### [Written instruction]
Report every line from the material that contains the word "bodies".
(begin)
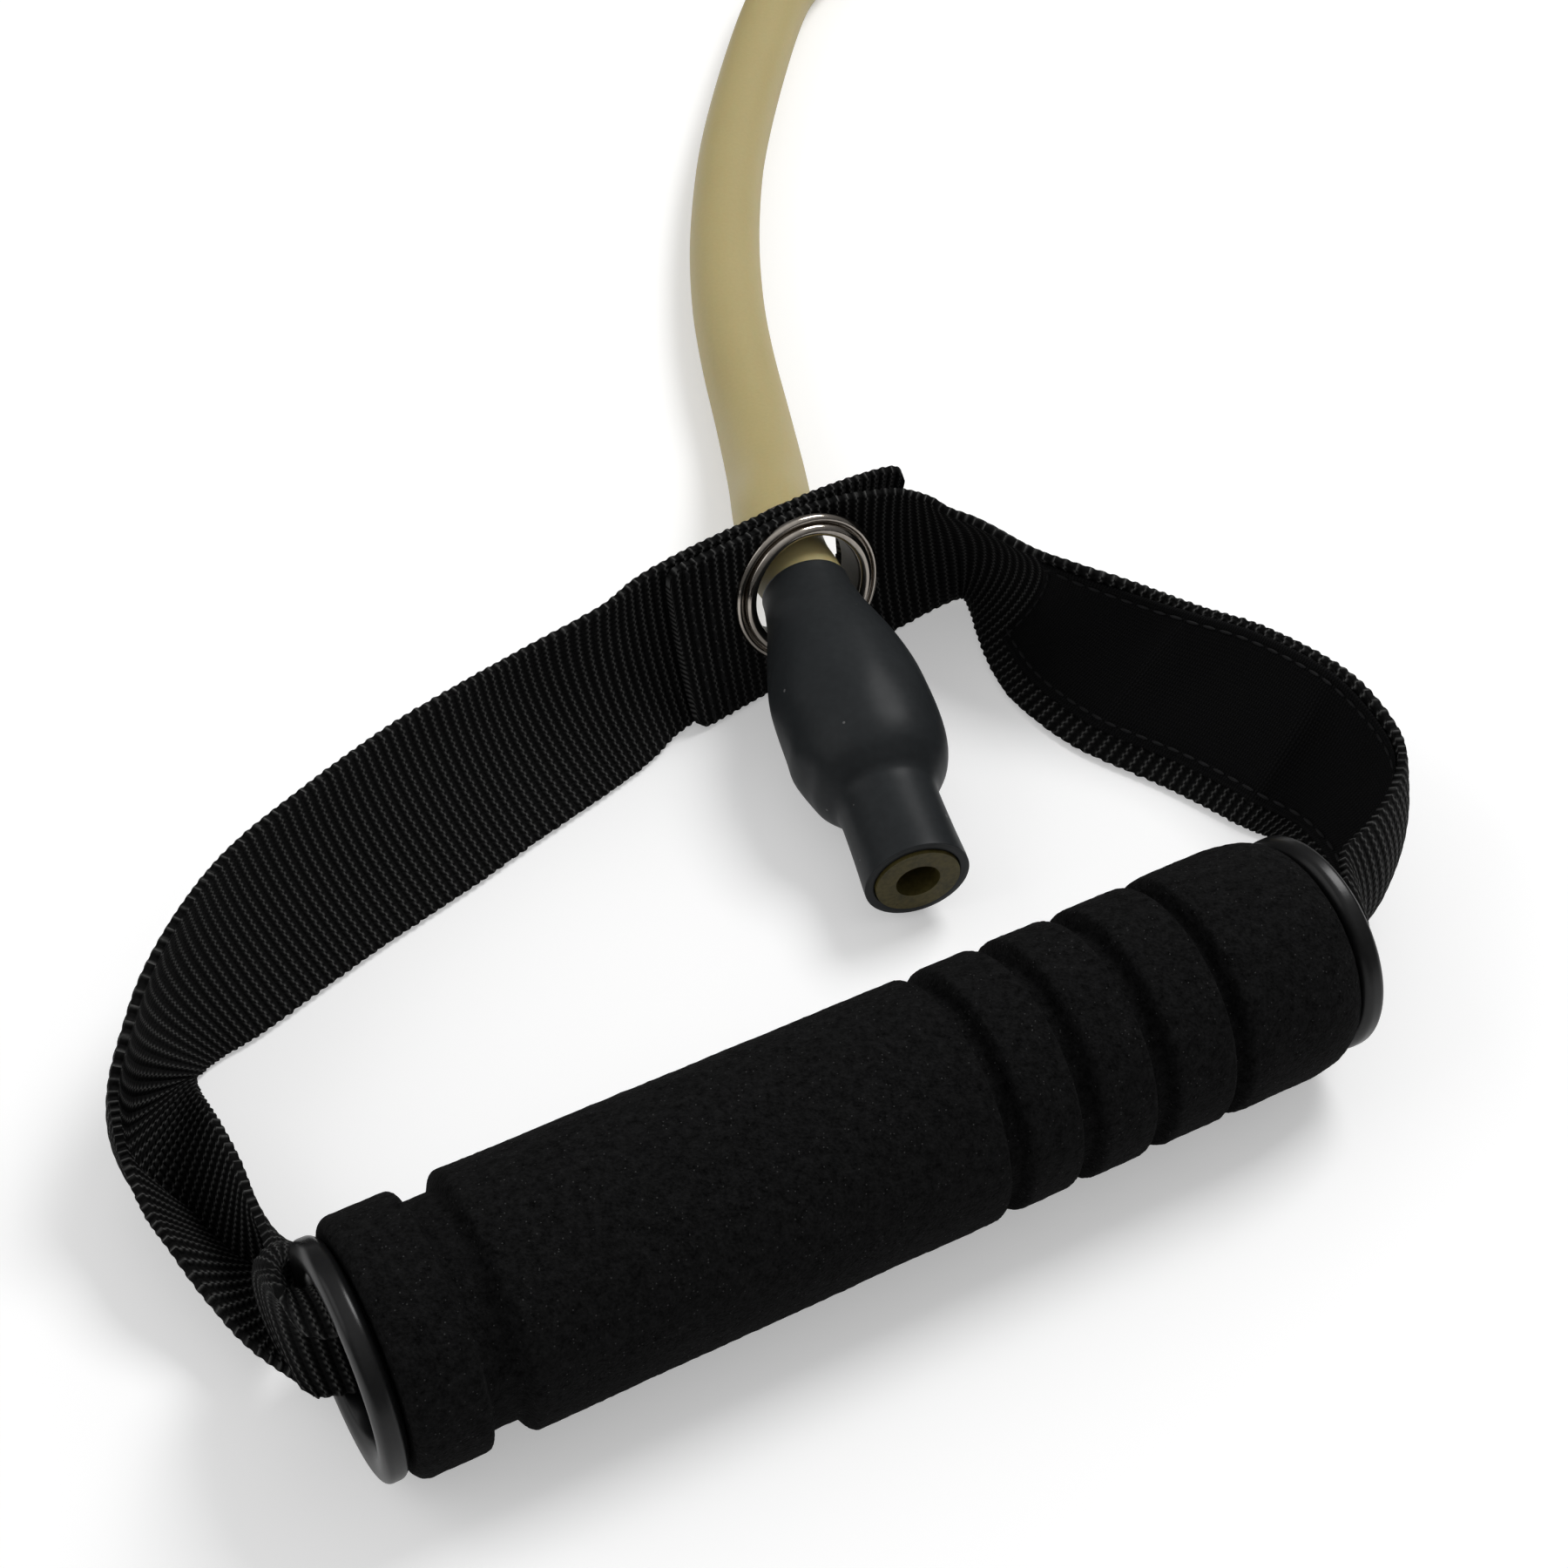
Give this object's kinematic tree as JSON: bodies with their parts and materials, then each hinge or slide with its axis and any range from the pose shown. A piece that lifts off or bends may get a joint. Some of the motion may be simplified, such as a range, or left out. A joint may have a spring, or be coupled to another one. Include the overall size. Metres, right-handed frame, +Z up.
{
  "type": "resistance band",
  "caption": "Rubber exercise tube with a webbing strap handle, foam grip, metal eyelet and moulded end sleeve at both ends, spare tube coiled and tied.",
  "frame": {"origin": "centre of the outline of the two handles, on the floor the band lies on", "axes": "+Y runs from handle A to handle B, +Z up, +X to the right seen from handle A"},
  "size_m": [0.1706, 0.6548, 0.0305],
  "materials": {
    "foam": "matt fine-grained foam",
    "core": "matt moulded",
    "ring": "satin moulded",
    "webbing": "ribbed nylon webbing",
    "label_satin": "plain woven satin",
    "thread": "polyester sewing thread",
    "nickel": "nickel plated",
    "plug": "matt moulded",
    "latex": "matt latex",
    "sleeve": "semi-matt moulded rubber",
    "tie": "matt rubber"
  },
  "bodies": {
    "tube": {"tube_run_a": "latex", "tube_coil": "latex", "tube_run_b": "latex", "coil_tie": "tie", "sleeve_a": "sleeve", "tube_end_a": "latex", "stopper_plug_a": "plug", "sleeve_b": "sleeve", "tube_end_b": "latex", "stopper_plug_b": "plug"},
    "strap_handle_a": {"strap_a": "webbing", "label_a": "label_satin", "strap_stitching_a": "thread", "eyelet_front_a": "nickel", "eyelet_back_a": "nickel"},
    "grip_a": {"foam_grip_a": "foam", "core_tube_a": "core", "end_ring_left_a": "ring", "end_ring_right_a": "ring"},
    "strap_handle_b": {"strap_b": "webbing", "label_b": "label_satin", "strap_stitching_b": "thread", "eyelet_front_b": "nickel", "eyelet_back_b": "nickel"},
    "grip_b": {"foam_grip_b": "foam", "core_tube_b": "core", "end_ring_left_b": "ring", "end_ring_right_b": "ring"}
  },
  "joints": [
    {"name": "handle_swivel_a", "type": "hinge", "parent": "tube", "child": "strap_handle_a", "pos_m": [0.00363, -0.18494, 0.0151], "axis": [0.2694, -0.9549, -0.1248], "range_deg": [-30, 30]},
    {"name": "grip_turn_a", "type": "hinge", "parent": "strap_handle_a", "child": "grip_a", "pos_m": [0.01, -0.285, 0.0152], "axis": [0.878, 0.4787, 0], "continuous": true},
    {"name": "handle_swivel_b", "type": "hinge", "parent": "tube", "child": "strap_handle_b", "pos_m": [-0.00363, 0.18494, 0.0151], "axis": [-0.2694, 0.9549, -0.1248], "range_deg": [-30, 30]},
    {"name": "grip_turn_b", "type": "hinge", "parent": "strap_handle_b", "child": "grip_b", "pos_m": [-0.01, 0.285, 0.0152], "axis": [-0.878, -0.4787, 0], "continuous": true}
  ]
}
(end)
### [Output for this task]
Give this object's kinematic tree as JSON: bodies with their parts and materials, then each hinge or slide with its axis and any range from the pose shown. A piece that lifts off or bends may get a joint. Some of the motion may be simplified, such as a range, or left out. A joint may have a spring, or be coupled to another one. Include the overall size. Metres, right-handed frame, +Z up.
  "bodies": {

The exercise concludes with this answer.